KEVIN MURPHY: The best ones are the ones that take themselves really seriously – no matter how competent or incompetent, that’s when we can really have have fun with it. Anything from “Twilight” to “Plan 9 From Outer Space.”

Q: Is there a special kind of wisdom that the MST treatment provides that traditional reviewing does not?

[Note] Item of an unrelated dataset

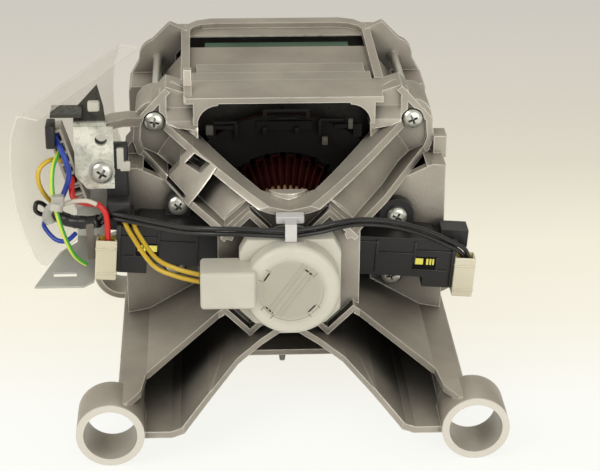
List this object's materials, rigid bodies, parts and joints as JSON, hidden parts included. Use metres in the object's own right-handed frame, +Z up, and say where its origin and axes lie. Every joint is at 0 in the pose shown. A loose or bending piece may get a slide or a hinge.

BILL CORBETT: I think we spend more time with a movie than a reviewer does. Sometimes I come to resent it, but maybe respect it more than I would otherwise – it’s an intensive way to approach it. And these experiences are not all the same. Seeing the umpteenth “Transformers” movie (for Rifftrax) makes us belligerent, frankly. But a cheesy local filmmaker – I have a little more affection for those things. At least they’re a little more sincere or grassroots.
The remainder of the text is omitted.